Nominee Directors obscure it, prompting sanctions screening. It ties to Corporate Transparency, countering shell companies in laundering typologies.
Challenges and Best Practices
Challenges include multi-jurisdictional opacity (e.g., bearer shares abolished but lingering), client resistance, and resource-intensive manual reviews. False negatives from incomplete data plague smaller firms.
Best practices: Leverage RegTech for automated ownership mapping; collaborate via public-private partnerships; train on red flags like rapid ownership shifts. Adopt “no hit = no transaction” policies and scenario testing for resilience.
Recent Developments
By March 2026, FATF’s 2025 updates emphasize crypto-asset service providers (CASPs) disclosing wallet owners as Beneficial Owners.
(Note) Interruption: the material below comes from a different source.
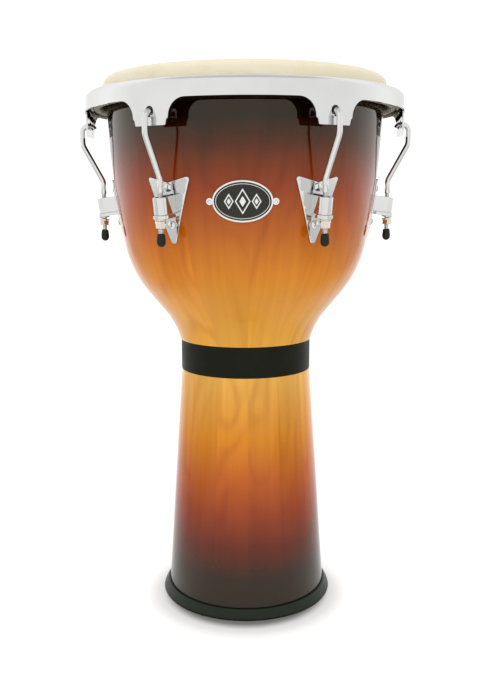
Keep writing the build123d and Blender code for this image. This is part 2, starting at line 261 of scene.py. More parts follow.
def ribbon(outer, inner, low, high, closed):
    """A solid between two outlines with the same number of points; low and high give z."""
    count = len(outer)
    verts = []
    for outline in (outer, inner):
        verts += [Vector((x, y, low(x, y))) for x, y in outline]
        verts += [Vector((x, y, high(x, y))) for x, y in outline]
    faces = []
    for k in range(count if closed else count - 1):
        n = (k + 1) % count
        outer_low, outer_high, inner_low, inner_high = (k, k + count, k + 2 * count, k + 3 * count)
        step = n - k
        faces.append([outer_low, outer_low + step, outer_high + step, outer_high])
        faces.append([inner_high, inner_high + step, inner_low + step, inner_low])
        faces.append([outer_high, outer_high + step, inner_high + step, inner_high])
        faces.append([inner_low, inner_low + step, outer_low + step, outer_low])
    if not closed:
        for k in (0, count - 1):
            faces.append([k, k + count, k + 3 * count, k + 2 * count])
    return verts, faces


def sheet_metal(outlines, thickness, edge, step, place):
    """A bevelled plate cut from flat outlines (holes after the first), then bent by place."""
    curve = bpy.data.curves.new("flat_plate", "CURVE")
    curve.dimensions = "2D"
    curve.fill_mode = "BOTH"
    curve.extrude = thickness / 2 - edge
    curve.bevel_depth = edge
    curve.bevel_resolution = 2
    curve.offset = -edge
    for outline in outlines:
        spline = curve.splines.new("POLY")
        spline.points.add(len(outline) - 1)
        for point, (x, y) in zip(spline.points, outline):
            point.co = (x, y, 0, 1)
        spline.use_cyclic_u = True
    flat = bpy.data.objects.new("flat_plate", curve)
    bpy.context.scene.collection.objects.link(flat)
    bpy.context.view_layer.update()
    mesh = bpy.data.meshes.new_from_object(flat)
    bpy.data.objects.remove(flat)
    bpy.data.curves.remove(curve)
    work = bmesh.new()
    work.from_mesh(mesh)
    bpy.data.meshes.remove(mesh)
    bmesh.ops.remove_doubles(work, verts=work.verts, dist=1e-6)
    for axis in (0, 1):
        values = [v.co[axis] for v in work.verts]
        cut = math.ceil(min(values) / step) * step
        while cut < max(values):
            normal = Vector((axis == 0, axis == 1, 0))
            whole = work.verts[:] + work.edges[:] + work.faces[:]
            bmesh.ops.bisect_plane(work, geom=whole, dist=1e-7, plane_co=normal * cut, plane_no=normal)
            cut += step
    work.verts.index_update()
    verts = [place(v.co.x, v.co.y, v.co.z + thickness / 2) for v in work.verts]
    faces = [[v.index for v in face.verts] for face in work.faces]
    work.free()
    return verts, faces


def joined(*meshes):
    """Several vertex and face lists as one."""
    verts = []
    faces = []
    for more_verts, more_faces in meshes:
        base = len(verts)
        verts += more_verts
        faces += [[base + k for k in face] for face in more_faces]
    return verts, faces


def turned(verts, azimuth):
    """The same points, turned about the drum's axis by an angle in degrees."""
    turn = Matrix.Rotation(math.radians(azimuth), 3, "Z")
    return [turn @ Vector(v) for v in verts]


def moved(verts, offset):
    """The same points, moved by an offset."""
    return [Vector(v) + Vector(offset) for v in verts]


def bevel(piece, width, angle=35):
    """Break a piece's sharp edges and keep its flat faces flat-shaded."""
    edges = piece.modifiers.new("edges", "BEVEL")
    edges.width = width
    edges.segments = 2
    edges.limit_method = "ANGLE"
    edges.angle_limit = math.radians(angle)
    edges.harden_normals = True


def lug_azimuth(number):
    """Where a lug stands round the drum, in degrees; lug 1 is at +X."""
    return LUG_STEP * (number - 1)


def show_node(node, material):
    """Give a CAD node that stays visible its material."""
    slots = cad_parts[node].data.materials
    slots.clear()
    slots.append(material)


# -------------------- the bowl's outline

flare_centre = (NECK_RADIUS + FLARE_RADIUS, NECK_HEIGHT)
flare_end = (
    flare_centre[0] - FLARE_RADIUS * math.cos(FLARE_ANGLE),
    flare_centre[1] + FLARE_RADIUS * math.sin(FLARE_ANGLE),
)
slope_end = (
    flare_end[0] + SLOPE_LENGTH * math.sin(FLARE_ANGLE),
    flare_end[1] + SLOPE_LENGTH * math.cos(FLARE_ANGLE),
)
shoulder_centre = (
    slope_end[0] - SHOULDER_RADIUS * math.cos(FLARE_ANGLE),
    slope_end[1] + SHOULDER_RADIUS * math.sin(FLARE_ANGLE),
)
belly_centre = (
    shoulder_centre[0] + (SHOULDER_RADIUS - BELLY_RADIUS) * math.cos(BELLY_ANGLE),
    shoulder_centre[1] - (SHOULDER_RADIUS - BELLY_RADIUS) * math.sin(BELLY_ANGLE),
)
BOWL_RADIUS = belly_centre[0] + BELLY_RADIUS


def bowl_curve(inset):
    """The bowl's outline from the neck to where the belly is upright, moved in by inset."""
    points = arc(flare_centre, FLARE_RADIUS + inset, math.pi, math.pi - FLARE_ANGLE, 16)
    points += arc(shoulder_centre, SHOULDER_RADIUS - inset, -FLARE_ANGLE, -BELLY_ANGLE, 12)
    points += arc(belly_centre, BELLY_RADIUS - inset, -BELLY_ANGLE, 0, 20)[1:]
    return points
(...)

EU’s AMLR (2024) mandates real-time access to decentralized registries via blockchain pilots. US FinCEN’s 2025 BOI rules expand exemptions but tighten verification tech requirements. AI-driven tools for chain tracing surged post-2024, with 30% adoption rise among banks.
Trends include interoperability of BO registers (e.g., EU’s ARIS project) and focus on climate-related laundering via green trusts.
Beneficial Ownership remains vital for AML efficacy, empowering institutions to safeguard integrity amid evolving threats. Its diligent application fortifies global finance against crime.